September 4: The apartment is located just outside of Venice. It’s in a quiet, non-touristy neighborhood that makes us really feel like locals! We are only a ten-minute walk from the bus stop and an easy ten-minute bus ride into the heart of Venice.
Our romantic gondola ride!

Venice is just like in the movies! A dreamlike city built around canals. Instead of cars, there are boats and gondolas, and the streets are lined with souvenir shops and cafes. Love, love, love! We had read that Venice is very difficult to navigate even with a map. Well, leave it to Magellan. We had a crappy photocopied map but he got us around just fine. We spent the day just walking around soaking it all in. We hit the famous Piazza San Marco and it’s beautiful Basilica. We ate a real Italian lunch consisting of pizza and lasagna and then of course, we had to have gelato.

When you think of Venice what’s the first thing you think of? A romantic gondola ride through the canals looking up at colorful apartment buildings lined with beautiful flower beds? Well, that’s what we think of too and that’s what we did! For way too much money, we took a wonderful ride through the canals and under the bridges. It was such a beautiful perspective of the city. I wish it would have lasted all day! Such a dream! After the gondola ride finished, we made our way back to the main entrance to catch the bus back to our apartment.  It was truly a beautiful day!

September 5: On our way out of Venice yesterday, we went to the information counter to ask a few questions and we ended up booking a tour for today! For a very reasonable price, we booked a half-day islands tour. It’s important to remember that Venice is actually an island its self surrounded by other little islands! Our 4.5 hour tour began at 2:30pm from San Marco. So we spent the few hours before walking around Venice and eating the most delicious pizza lunch until it was time to disembark. We boarded the boat with about 75 other tourists and headed to our first island of Murano. Murano is home to the famous Venetian glass blowers. We got off the boat and immediately ushered into a glass blowers shop for a demonstration. It’s truly amazing how they heat and cool and shape the glass into
 anything they can imagine. We saw them create a vase as well as a small horse. Sadly, we didn’t end up buying anything as it would be too hard to make the journey and not break.
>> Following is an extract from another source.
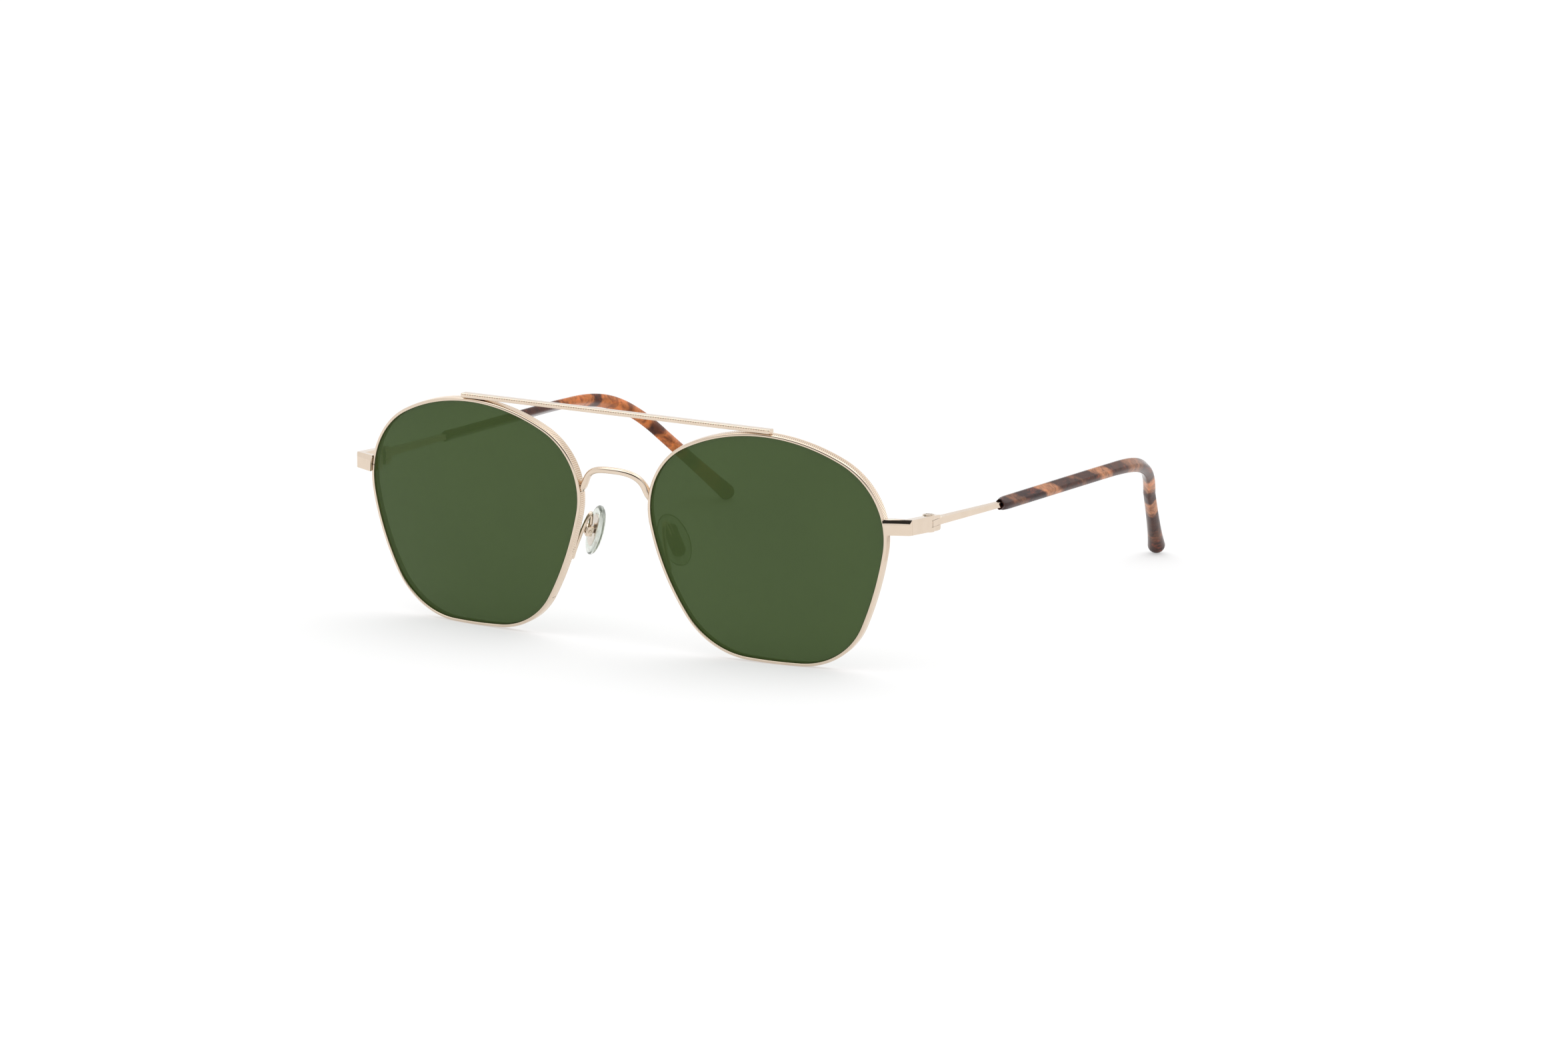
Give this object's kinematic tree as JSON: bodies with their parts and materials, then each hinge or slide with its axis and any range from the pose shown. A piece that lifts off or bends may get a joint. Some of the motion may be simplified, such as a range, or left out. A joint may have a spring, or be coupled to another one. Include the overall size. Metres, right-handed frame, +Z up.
{
  "type": "aviator sunglasses",
  "caption": "Wire-frame aviator sunglasses with dark green lenses, straight brow bar, arched bridge, adjustable nose pads and folding temples with bent tips.",
  "frame": {"origin": "on the floor, below the middle of the whole object's width and depth, with the temples open", "axes": "+X towards the wearer's left, +Y from the lenses back along the temples, +Z up"},
  "size_m": [0.1388, 0.1444, 0.0507],
  "materials": {
    "polished_gold": "polished pale champagne gold",
    "screw_metal": "polished, slightly darker pale gold",
    "pad_metal": "satin silvery metal",
    "lens_glass": "polished, dark grey-green tint",
    "clear_pad": "clear, faintly green, glossy",
    "tortoiseshell": "glossy brown tortoiseshell with amber bands"
  },
  "bodies": {
    "front": {"lens_left": "lens_glass", "lens_right": "lens_glass", "rim_left": "polished_gold", "rim_right": "polished_gold", "brow_bar": "polished_gold", "bridge": "polished_gold", "endpiece_left": "polished_gold", "endpiece_right": "polished_gold", "closing_blocks_upper": "polished_gold", "closing_blocks_lower": "polished_gold", "closing_screws": "screw_metal", "pad_arm_left": "polished_gold", "pad_arm_right": "polished_gold", "pad_box_left": "polished_gold", "pad_box_right": "polished_gold", "pad_screws": "screw_metal", "hinge_screws": "screw_metal"},
    "temple_left": {"temple_left": "polished_gold", "temple_tip_left": "tortoiseshell"},
    "temple_right": {"temple_right": "polished_gold", "temple_tip_right": "tortoiseshell"},
    "pad_left": {"pad_core_left": "pad_metal", "nose_pad_left": "clear_pad"},
    "pad_right": {"pad_core_right": "pad_metal", "nose_pad_right": "clear_pad"}
  },
  "joints": [
    {"name": "fold_left", "type": "hinge", "parent": "front", "child": "temple_left", "pos_m": [0.0663, -0.05497, 0.0313], "axis": [0, 0, 1], "range_deg": [0, 86]},
    {"name": "fold_right", "type": "hinge", "parent": "front", "child": "temple_right", "pos_m": [-0.0663, -0.05497, 0.0313], "axis": [0, 0, -1], "range_deg": [0, 80]},
    {"name": "pad_left_tilt", "type": "hinge", "parent": "front", "child": "pad_left", "pos_m": [0.01045, -0.06332, 0.0229], "axis": [0.7255, 0.5875, 0.3584], "range_deg": [-8, 8]},
    {"name": "pad_right_tilt", "type": "hinge", "parent": "front", "child": "pad_right", "pos_m": [-0.01045, -0.06332, 0.0229], "axis": [-0.7255, 0.5875, 0.3584], "range_deg": [-8, 8]}
  ]
}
We were then given about 30 minutes to mosey around before having to board the boat again. The next stop on our tour was the island of Torcello. Torcello was actually the first of all the islands to be inhabited and was once the home of more than 20,000 people. Today, it’s home to only 16! Honestly, there was nothing to see on this small little island but I’m sure it was a bustling little town in it’s prime.

The last stop on the tour was Burano. And wow…it looked straight out of a movie set! An adorable little island known for it’s beautiful lace and different, brightly colored homes. We stopped at a specific shop and met with Olga, the owner of the lace shop. We were given a short demonstration and then were given a chance to look around the store. Such beautiful lace pieces (and for those of you who don’t know, I LOVE LACE!) We spent the next 30 minutes walking the movieesque’ island taking in the beautiful site!

At the end of the tour, we left Venice and caught the bus back to our little town for a bite to eat before calling it a night!

September 6: A “local day,” is what we called it. We spent our last day in Italy living like the locals. We took advantage of the washing machine in our apartment and did all our laundry. We went to the market and picked up ingredients for a picnic lunch. We sat on sheet in the nearby park eating our lunch and playing cards. It was just what we needed! After almost two weeks of being on the move, we took the time to just have no agenda. It’s important to us to build days like this into our travels. Or else the trip just seems to flash by in the blink of an eye it’s hard to truly appreciate all that we’ve seen and experienced. We ended the day by cooking a delicious dinner and preparing ourselves for what Paris has to offer!